## [AIM OF THE TASK]
State how many lines contain the string "with", and write nothing else.

## [DATA SEGMENT]
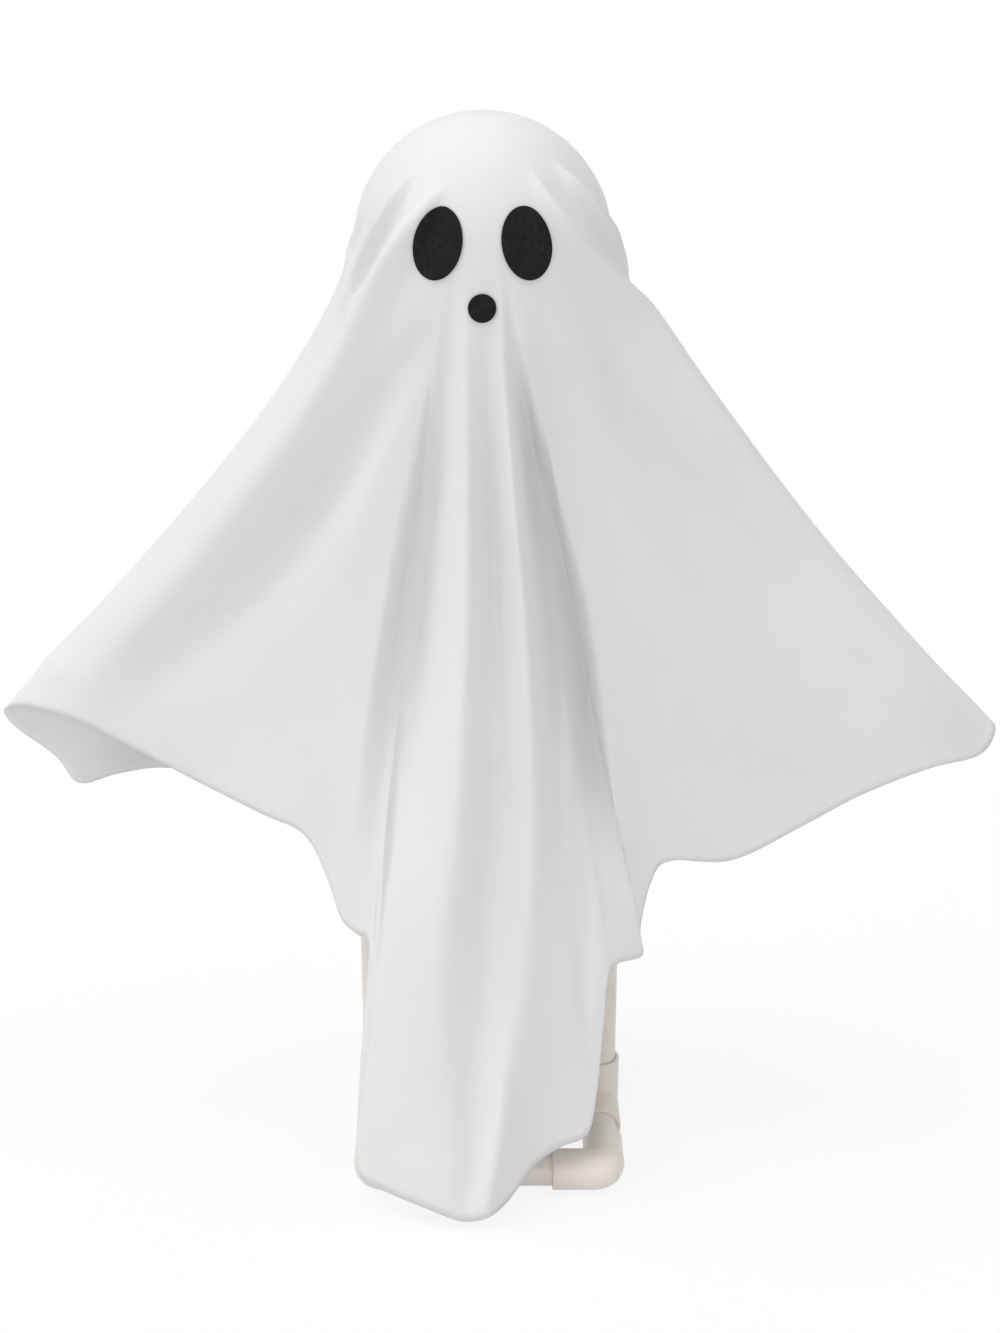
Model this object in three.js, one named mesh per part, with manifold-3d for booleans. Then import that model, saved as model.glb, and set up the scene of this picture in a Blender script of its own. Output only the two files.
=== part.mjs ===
// A draped sheet ghost: one cloth laid over a ball head and two sloping arms,
// on a push-fit PVC pipe stand, with felt eyes and a felt mouth.
// Millimetres, +Z up, front towards -Y, origin on the floor under the head.

import * as THREE from 'three';
import { mergeVertices } from 'three/addons/utils/BufferGeometryUtils.js';
import Module from 'manifold-3d';

const wasm = await Module();
wasm.setup();

// Pipe and fittings: three-quarter inch push-fit plumbing parts
const pipeRadius = 13.35;
const pipeBoreRadius = 10.45;
const fittingRadius = 16.65;
const socketDepth = 26;
const bendToStop = 17;          // centre of a tee or a square elbow to the pipe stop
const halfBendToStop = 8;       // the same in a half-square elbow
const rimChamfer = 1.2;
const capWall = 3.3;
const capDomeRise = 5;          // from the cap's side up to the middle of its domed end
const capDomeShoulder = 0.8;    // share of the radius where the dome turns down to the side
const capShoulderDrop = 1.5;
const fitGap = 0.3;             // between a pipe and the socket around it
const cutPast = 1;              // how far a cut runs out past the face that it opens
const roundSides = 24;

// Stand
const crossbarShow = 9;         // bare pipe between the neck tee and a shoulder tee, were it in the middle
const baseHalfDepth = 105;      // centre line of the front and back rails
const crossbarHeight = 568;
const nippleShow = 6;           // bare pipe between a shoulder tee and its arm elbow
const armSlope = Math.PI / 4;
const armPipeShow = 160;        // bare pipe between an arm elbow and its cap

// Head
const ballRadius = 92;
const ballRise = 185;           // middle of the ball above the crossbar
const headShift = -3.5;         // the neck tee and the ball sit a little left of the middle
const ballBoreDepth = 80;
const ballSides = 32;
const ballRings = 20;

// Sheet
const sheetThickness = 2;
const ballClearance = 2.0;      // room for the facets of the ball and of the cloth on it
const ridgeSag = 0.42;          // how far the hanging cloth hollows below the head
const ridgeSagPower = 1.5;      // the higher, the nearer to the head the hollow lies
const foldFoot = 1.6;           // where a fold runs out, in its half widths
const headRings = 5;
const skirtRings = 4;
const columnsPerStation = 2;
const tailLead = 3.5;           // the least room between the front rail's fittings and the tail
const tableUnit = 1;            // one unit of the hem's and the folds' tables

// Felt face
const feltThickness = 1.2;
const feltGap = 0.35;
const eyeWidth = 35;
const eyeHeight = 50.5;
const eyeSpacing = 62;          // between the middles of the eyes
const eyeLift = 14.5;           // middle of the eyes above the middle of the ball
const eyeLean = THREE.MathUtils.degToRad(8);
const mouthWidth = 20.6;
const mouthDrop = 30;           // middle of the mouth below the middle of the ball

// Worked out
const bendToEnd = bendToStop + socketDepth;
const halfBendToEnd = halfBendToStop + socketDepth;
const baseHalfWidth = 2 * bendToEnd + crossbarShow;   // centre line of the uprights and of the side rails
const ballCentreHeight = crossbarHeight + ballRise;
const apothem = Math.cos(Math.PI / roundSides);
const railHeight = fittingRadius * apothem;
const armElbowX = baseHalfWidth + bendToEnd + nippleShow + halfBendToEnd;
const armDirection = new THREE.Vector3(Math.cos(armSlope), 0, -Math.sin(armSlope));
const capMouth = halfBendToEnd + armPipeShow;
const capX = armElbowX + (capMouth + socketDepth) * armDirection.x;
const capZ = crossbarHeight + (capMouth + socketDepth) * armDirection.z;
const sheetRadius = ballRadius + ballClearance + sheetThickness;
const frontY = baseHalfDepth + fittingRadius + tailLead;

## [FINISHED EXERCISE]
2